La scelta dei Costituenti – scrivendo il testo dell’art. 53 della Costituzione – si potrebbe definire “rivoluzionaria”: «Tutti sono tenuti a concorrere alle spese pubbliche in ragione della loro capacità contributiva. Il sistema tributario è informato a criteri di progressività». L’innovazione è duplice: da un lato si stabilisce che l’imposizione fiscale deve essere commisurata alla capacità contributiva (e non più “indistintamente”) e dall’altro si passa da un tassazione proporzionale (oggi si direbbe “flat tax”) ad un sistema tributario basato sulla progressività.
Leggendo il dibattito nella Commissione per la Costituzione, presieduta da Meuccio Ruini, si trovano le motivazioni che hanno spinto i Costituenti ad approvare la nuova formulazione del rapporto tra cittadino e fisco. Anzitutto l’art. 53 prevede implicitamente che non possa contribuire alle spese pubbliche chi non abbia sufficiente capacità contributiva, poiché occorre considerare «le esenzioni per lasciare ai cittadini un minimo necessario al soddisfacimento delle esigenze inderogabili della vita» (oggi viene chiamata “no tax area”).
Per quanto riguarda il criterio di progressività, è Salvatore Scoca, relatore dell’art. 53, a spiegarne il senso: «Ho sempre pensato che chi ha dieci mila lire di reddito e ne paga mille allo Stato, con l’aliquota del 10 per cento, si troverà con 9 mila lire da impiegare per i suoi bisogni privati; mentre chi ne ha centomila, dopo aver pagato l’imposta del 10 per cento in base alla stessa aliquota, si troverà con una disponibilità di 90 mila lire. È ovvio che per pagare l’imposta il primo contribuente sopporta un sacrificio di gran lunga maggiore del secondo, e che sarebbe equo alleggerire l’aggravio del primo e rendere un po’ meno leggero quello del secondo. Si può discutere sulla misura e sui limiti della progressione; non sul principi».
A distanza di 70 anni la discussione in Assemblea Costituente è ancora attualissima.
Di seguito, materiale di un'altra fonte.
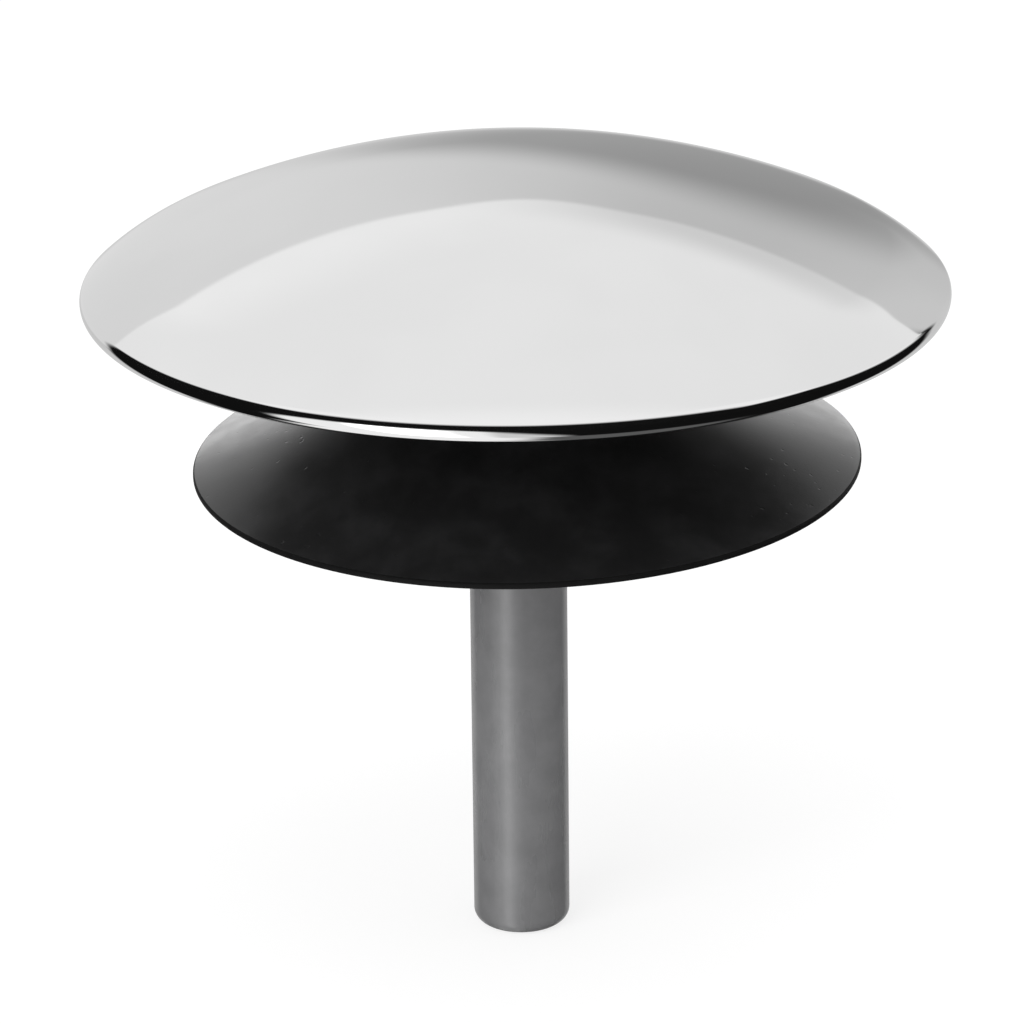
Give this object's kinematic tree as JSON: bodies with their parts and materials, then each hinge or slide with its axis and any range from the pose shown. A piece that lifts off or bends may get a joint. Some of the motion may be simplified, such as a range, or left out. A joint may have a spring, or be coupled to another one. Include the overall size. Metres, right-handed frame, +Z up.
{
  "type": "drain stopper",
  "caption": "Pop-up drain stopper for a bath: a chromed dome over a black rubber lip seal, on a grey stem that screws up and down to set its height.",
  "frame": {"origin": "on the axis, at the flat foot of the stem", "axes": "+Z up the axis, from the stem's foot to the top of the dome"},
  "size_m": [0.07, 0.07, 0.0659],
  "materials": {
    "chrome_plate": "bright chrome plate over pressed brass",
    "core_plastic": "moulded, fine matt grain",
    "steel": "turned stainless steel",
    "seal_rubber": "smooth moulded rubber with a soft sheen",
    "brass": "turned brass",
    "stem_plastic": "satin grey moulded plastic"
  },
  "bodies": {
    "cap": {"dome_cap": "chrome_plate", "core": "core_plastic", "bolt": "steel", "lip_seal": "seal_rubber", "clamp_washer": "steel", "clamp_nut": "steel"},
    "washer": {"lock_washer": "steel"},
    "stem": {"lock_nut": "steel", "stem_insert": "brass", "stem": "stem_plastic"}
  },
  "joints": [
    {"name": "stem_travel", "type": "slide", "parent": "cap", "child": "washer", "axis": [0, 0, -1], "range_m": [-0.0016, 0.008]},
    {"name": "stem_turn", "type": "hinge", "parent": "washer", "child": "stem", "pos_m": [0, 0, 0.036], "axis": [0, 0, -1], "range_deg": [-720, 3600]}
  ],
  "couplings": [
    {"joint": "stem_turn", "follows": "stem_travel", "rad_per_m": 7854}
  ]
}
Negli ultimi anni nel confronto politico hanno trovato sempre più spazio proposte di “forfait tax” o di “flat tax”. Non solo: mentre le imposte proporzionali sono in continuo aumento (ad esempio, l’IVA), le aliquote delle imposte sui redditi si sono fortemente avvicinate, attenuando la curva della progressività. Addirittura sono state eliminate alcune tasse progressive come l’IMU sulla prima casa. Pochi giorni fa persino l’Unione Europea, nel valutare l’ultima correzione dei conti pubblici dell’Italia, ha auspicato la reintroduzione dell’imposta sulla casa almeno per i redditi dei cittadini più ricchi.
In questo scenario non va dimenticata l’evasione fiscale. Il problema era ben chiaro molto prima dell’Assemblea Costituente. Ecco che cosa osservava Filippo Meda (già Ministro delle Finanze) in un suo scritto del 1920: «i contribuenti titolari di redditi fissi sono tassati fino all’ultimo centesimo con aliquote non indifferenti; mentre, invece, il reddito dei professionisti e degli industriali e commercianti privati sfugge sempre, talvolta in notevole parte e talvolta interamente al dovere tributario». È evidente che il valore dell’equità e della giustizia che guidava i costituenti oggi si è fortemente affievolito. «L’adempimento dei doveri inderogabili di solidarietà politica, economica e sociale» (art. 2 Cost.) non è sentito come un vero compito di responsabilità, affinché si possano «rimuovere gli ostacoli di ordine economico e sociale, che, limitando di fatto la libertà e l’eguaglianza dei cittadini, impediscono il pieno sviluppo della persona umana» (art. 3 Cost.).
Proprio per questa ragione oggi si sente il bisogno di una proposta di politica fiscale che ritorni a considerare le fonti, per ricollocare il sistema tributario nell’alveo costituzionale. Un segnale positivo arriva da Oxfam Italia che sta promuovendo una “raccolta di firme per la lotta alle disuguaglianze”, indicando ai primi due punti: «1) Un sistema di tassazione più progressivo in cui ciascuno paghi la giusta quota di tasse su redditi e ricchezza; 2) Contrasto ai paradisi fiscali e alla dannosa corsa al ribasso tra i paesi in materia fiscale».
C’è da augurarsi che anche altri ripropongano la questione fiscale come il vero tema di una politica pubblica al servizio dei cittadini, soprattutto di quelli che fanno più fatica.